O’Rear: There are so many details that come into play, but a great story, high-concept, characters your audience can relate to, intriguing dialogue, and proper script formatting all have to be in place.
Tnalga: There’s an aesthetic debate among horror fans. Gore vs. Suspense. Where do you fall on that sliding scale?
O’Rear: I’m “old school.” I’ll take a good tale of suspense over gore any day. Anyone can throw blood around, but not everyone can tell a good story that draws in an audience and really terrifies them.
Tnalga: How did working with magicians early on influence your career?
O’Rear: My background knowledge in magic has definitely come in handy in the film industry. It teaches you a different way of looking at things, as well as teaches you to see things as others may perceive to see them. This comes in handy with visual effects, lighting, camera angles, and more. I’ve had the fantastic opportunity to work a lot of the greats… Harry Blackstone Jr, David Copperfield, The Great Tomsoni, and more.
Tnalga: Don’t worry.

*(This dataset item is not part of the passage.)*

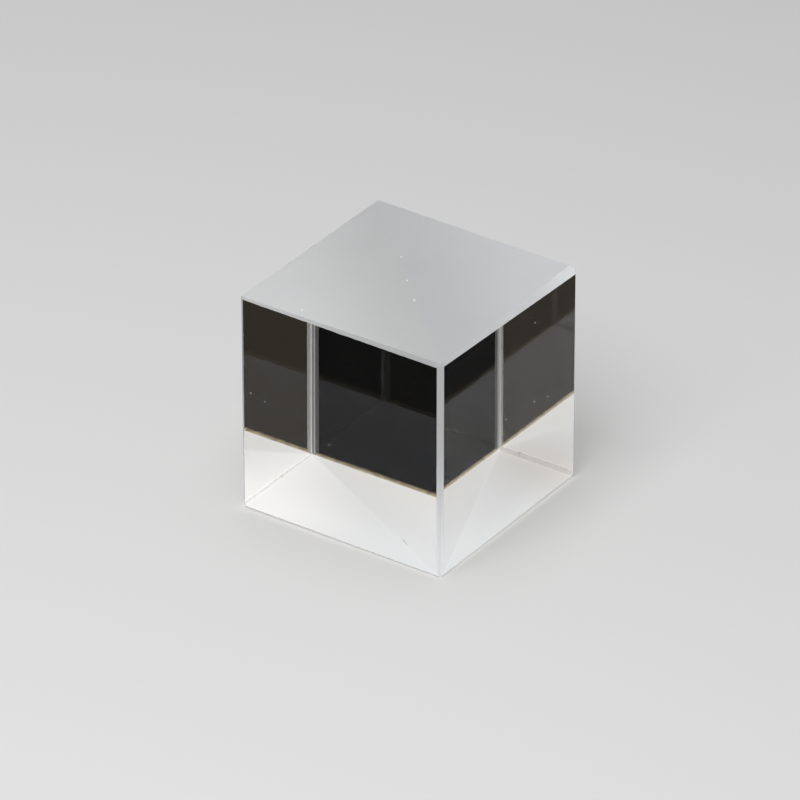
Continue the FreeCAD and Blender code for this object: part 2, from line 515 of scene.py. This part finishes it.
def ground_top_bevel():
    """The narrow bevels of the top, with painted shade: painted darker on the coated prism and paler on the
    plain one, for how the light falls on them.
    """
    material, tree = new_material("ground_top_bevel")
    finish_output(tree, ground_shader(tree, white=((0.43, 0.42), (0.80, 0.66)), grain_depth=0.009 * MM))
    return material


def ground_side_bevel():
    """The upright bevels, ground coarser and whiter, with painted light that makes them paler towards the
    bright base.
    """
    material, tree = new_material("ground_side_bevel")
    white, inner = (0.67, 0.67), (grey(0.80), grey(0.80))
    # Painted light: the bevels are painted paler towards the bright base.
    finish_output(tree, ground_shader(
        tree, white=(white, white), painted_foot_light=0.55, grain_depth=0.012 * MM, kept=0.25, coated=inner, plain=inner,
        let_out=(0.40, 0.385, 0.35, 1)))
    return material


def ground_base_bevel():
    """The bevels of the base, with the brownish cast of worn grinding when they are met head on."""
    material, tree = new_material("ground_base_bevel")
    white = 0.70, 0.70
    # Painted shade: the inside tints, darkest at the plain prism's back, change from back to front by how
    # much light reaches each part.
    finish_output(tree, ground_shader(
        tree, white=(white, white), grain_depth=0.012 * MM, head_on=(0.97, 0.82, 0.53, 1),
        coated=(grey(0.97), grey(0.90)), plain=(grey(0.62, 0.01), grey(0.86, -0.01)),
        let_out=(0.50, 0.40, 0.20, 1), lit_within=0.9))
    return material


def broken_glass():
    """The fresh break of a nick or a dig: white from scattering, painted brighter as the glints of its
    facets, and painted lighter on its ridges.
    """
    material, tree = new_material("broken_glass")
    place = node(tree, "ShaderNodeTexCoord").outputs["Object"]
    ridges = node(tree, "ShaderNodeTexNoise", {
        "Vector": place, "Scale": RIDGE_SCALE, "Detail": 2.0}).outputs[0]
    bump = node(tree, "ShaderNodeBump", {
        "Strength": 0.6, "Distance": 0.01 * MM, "Height": ridges}).outputs[0]
    # Painted highlight: the break's white is brightened to stand for its glints, and lighter on the ridges
    # of its bump.
    colour = blend(tree, ridges, (0.55, 0.55, 0.56, 1), (0.80, 0.80, 0.81, 1))
    scattered = node(tree, "ShaderNodeBsdfDiffuse", {"Color": colour, "Normal": bump}).outputs[0]
    finish_output(tree, lamp_light_passes(tree, scattered, entering=0.35, leaving=0.97))
    return material


def clear_shader(tree):
    """Lets all light straight through."""
    return node(tree, "ShaderNodeBsdfTransparent", {"Color": (1, 1, 1, 1)}).outputs[0]


def joint_face():
    """Glass against cement of the same index: light is neither bent nor mirrored."""
    material, tree = new_material("joint_face")
    finish_output(tree, clear_shader(tree))
    return material


# Across the joint, the film's face beside the coated prism lies below this, and its other face above.
FIRST_FACE = -0.006 * MM


def half_mirror_shader(tree):
    """The splitter film, which mirrors part of the light and keeps a little. One wide face does it all."""
    mirror = node(tree, "ShaderNodeBsdfGlossy", {
        "Color": (0.97, 0.97, 0.97, 1), "Roughness": 0.0}).outputs[0]
    passed = node(tree, "ShaderNodeBsdfTransparent", {"Color": (0.97, 0.97, 0.96, 1)}).outputs[0]
    slant = node(tree, "ShaderNodeLayerWeight", {"Blend": 0.5}).outputs["Facing"]
    share = smooth_step(tree, slant, 0.0, 1.0, 0.45, 0.55)
    place = node(tree, "ShaderNodeNewGeometry").outputs["Position"]
    first_face = maths(tree, "LESS_THAN", along_axis(tree, place, ACROSS), FIRST_FACE)
    film = lamp_light_passes(tree, mixed_shader(tree, share, passed, mirror), entering=1.0, leaving=1.0)
    return mixed_shader(tree, first_face, clear_shader(tree), film)


def film_material(name, wide_face_shader):
    """A film in the joint: its own shader on its two wide faces, ground glass on its cut rim."""
    material, tree = new_material(name)
    normal = node(tree, "ShaderNodeNewGeometry").outputs["Normal"]
    facing = maths(tree, "ABSOLUTE", along_axis(tree, normal, ACROSS))
    wide = maths(tree, "GREATER_THAN", facing, 0.9)
    white = 0.65, 0.65
    rim = ground_shader(tree, white=(white, white), kept=0.12, let_out=(0.30, 0.29, 0.27, 1))
    finish_output(tree, mixed_shader(tree, wide, rim, wide_face_shader(tree)))
    return material


GLASS_FINISHES = (polished_glass(), ground_glass(), ground_top_bevel(), ground_side_bevel(),
                  ground_base_bevel(), joint_face(), broken_glass())


# ---------------------------------------------------------------- the pieces

def add_prism(cad_node, side, seed):
    """A refined prism in place of the CAD's. The seed places its flakes."""
    piece = refined(cad_node, cad_node + "_glass", side, seed)
    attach(piece, "root")
    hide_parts(cad_node)


add_prism("coated_prism", COATED_SIDE, seed=11.3)
add_prism("plain_prism", PLAIN_SIDE, seed=19.0)
for cad_node, shader in (("splitter_coating", half_mirror_shader), ("cement_layer", clear_shader)):
    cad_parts[cad_node].material_slots[0].material = film_material(cad_node, shader)

# ---------------------------------------------------------------- floor, light and camera
# Angles in degrees, azimuth 0 from the south. The lens and the sensor's width are in millimetres.
CAMERA_AZIMUTH, CAMERA_ELEVATION = 34.5, 30.35
CAMERA_DISTANCE = 34.0 * EDGE
LENS, SENSOR = 372.6, 36
# How far the camera is moved to its right and up.
FRAMING = -0.0360 * EDGE, -0.0547 * EDGE
NEAREST_SEEN, FURTHEST_SEEN = EDGE, 400 * EDGE

FLOOR_REACH = 14 * EDGE
FLOOR_GAP = 0.0005 * MM
# The strength of the backdrop that the camera sees, and of the room's light on what isn't clear.
BACKDROP, ROOM_LIGHT = 0.75, 0.15
# What glass sees instead: its strength in the joint's plane, how much it gains square to that plane,
# how much it leans to one side of it, its warm colour, and how fast it gets warm.
DARK, DARK_GAIN, DARK_LEAN = 0.0035, 0.0185, -0.0042
WARM, WARM_SHARE = (1, 0.88, 0.68, 1), 0.7

scene = bpy.context.scene


def direction(azimuth, elevation):
    """The unit vector towards a place at this azimuth and elevation, in degrees. Azimuth 0 is south."""
    a, e = math.radians(azimuth), math.radians(elevation)
    return Vector((math.sin(a) * math.cos(e), -math.cos(a) * math.cos(e), math.sin(e)))


def stage_floor():
    """A plain pale floor. Glass doesn't show it, because the glass is to look into dark surroundings."""
    corners = [(x * FLOOR_REACH, y * FLOOR_REACH, 0) for x, y in ((-1, -1), (1, -1), (1, 1), (-1, 1))]
    mesh = bpy.data.meshes.new("floor")
    mesh.from_pydata(corners, [], [(0, 1, 2, 3)])
    material, tree = new_material("pale_floor")
    finish_output(tree, node(tree, "ShaderNodeBsdfDiffuse", {"Color": (0.62, 0.62, 0.62, 1)}).outputs[0])
    mesh.materials.append(material)
    floor = bpy.data.objects.new("floor", mesh)
    floor.location.z = LOW.z - FLOOR_GAP
    floor.visible_transmission = False
    floor.visible_glossy = False
    scene.collection.objects.link(floor)


def dark_surroundings(tree):
    """What the glass shows of the room: dark, and lighter and warmer away from the joint's plane."""
    way = node(tree, "ShaderNodeTexCoord").outputs["Generated"]
    lean = along_axis(tree, way, (1, 1, 0))
    square = maths(tree, "MULTIPLY", lean, lean)
    wide = maths(tree, "MULTIPLY_ADD", square, DARK_GAIN, DARK)
    dim = maths(tree, "MULTIPLY_ADD", lean, DARK_LEAN, wide)
    colour = blend(tree, maths(tree, "MULTIPLY", square, WARM_SHARE), (1, 1, 1, 1), WARM)
    return node(tree, "ShaderNodeBackground", {"Color": colour, "Strength": dim}).outputs[0]


def stage_world():
    """An even pale backdrop and room light, and the dark surroundings that only glass sees."""
    world = bpy.data.worlds.new("studio")
    scene.world = world
    world.use_nodes = True
    tree = world.node_tree
    tree.nodes.clear()
    path = node(tree, "ShaderNodeLightPath").outputs
    backdrop = node(tree, "ShaderNodeBackground", {"Color": (1, 1, 1, 1), "Strength": BACKDROP}).outputs[0]
    room = node(tree, "ShaderNodeBackground", {"Color": (1, 1, 1, 1), "Strength": ROOM_LIGHT}).outputs[0]
    unseen = mixed_shader(tree, path["Is Diffuse Ray"], dark_surroundings(tree), room)
    light = mixed_shader(tree, path["Is Camera Ray"], unseen, backdrop)
    node(tree, "ShaderNodeOutputWorld", {"Surface": light})


def softbox(name, azimuth, elevation, distance, width, watts):
    """A square soft light that faces the cube. The glass doesn't mirror it. Lengths are in edges."""
    lamp = bpy.data.lights.new(name, "AREA")
    lamp.shape = "SQUARE"
    lamp.size = width * EDGE
    lamp.energy = watts
    light = bpy.data.objects.new(name, lamp)
    back = direction(azimuth, elevation)
    light.location = MIDDLE + back * distance * EDGE
    light.rotation_mode = "QUATERNION"
    light.rotation_quaternion = back.to_track_quat("Z", "Y")
    light.visible_glossy = False
    light.visible_transmission = False
    scene.collection.objects.link(light)


def stage_camera():
    """The camera at the photograph's angle, with the cube a little off the middle of the picture."""
    back = direction(CAMERA_AZIMUTH, CAMERA_ELEVATION)
    right = direction(CAMERA_AZIMUTH + 90, 0)
    up = back.cross(right)
    data = bpy.data.cameras.new("camera")
    data.lens, data.sensor_width = LENS, SENSOR
    data.clip_start, data.clip_end = NEAREST_SEEN, FURTHEST_SEEN
    camera = bpy.data.objects.new("camera", data)
    camera.location = MIDDLE + right * FRAMING[0] + up * FRAMING[1] + back * CAMERA_DISTANCE
    camera.rotation_mode = "QUATERNION"
    camera.rotation_quaternion = Matrix((right, up, back)).transposed().to_quaternion()
    scene.collection.objects.link(camera)
    scene.camera = camera


stage_floor()
stage_world()
softbox("overhead_softbox", azimuth=0, elevation=88, distance=22, width=16, watts=0.25)
softbox("front_softbox", azimuth=8, elevation=56, distance=22, width=14, watts=0.75)
stage_camera()
scene.view_settings.view_transform = "Standard"
scene.cycles.transparent_max_bounces = 48
scene.cycles.max_bounces = 24
scene.cycles.transmission_bounces = 24
scene.cycles.glossy_bounces = 16
scene.cycles.diffuse_bounces = 6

We won’t ask you to reveal any tricks. Final question, is it true that you got into the horror field because of Disney’s Haunted Mansion? How did that inspire you?
O’Rear: Yes. Still, to this day, that is my favorite ride of any ride in any theme park. The themes, the artistry, the production values, the interactivity… everything is top notch. I was inspired by the fact that you could take basic elements of horror and fear and use them in an entertaining way that could successfully speak to audiences of all ages, races, and nationalities.
O’Rear: It was a great inspiration to see how simple visual effects created by practical magic illusions, lighting, details, and sounds could draw people in and get them immediately invested in the production that was being presented live, right in front of their faces. The Haunted Mansion is an overall experience that immediately establishes a mood and throws the customer into a completely different, entertaining, and all-immersive world. We visit Disney every other year, and I visit the Haunted Mansion no less than 10 times each time I’m there.
Tnalga: Me too! It’s a small world after all.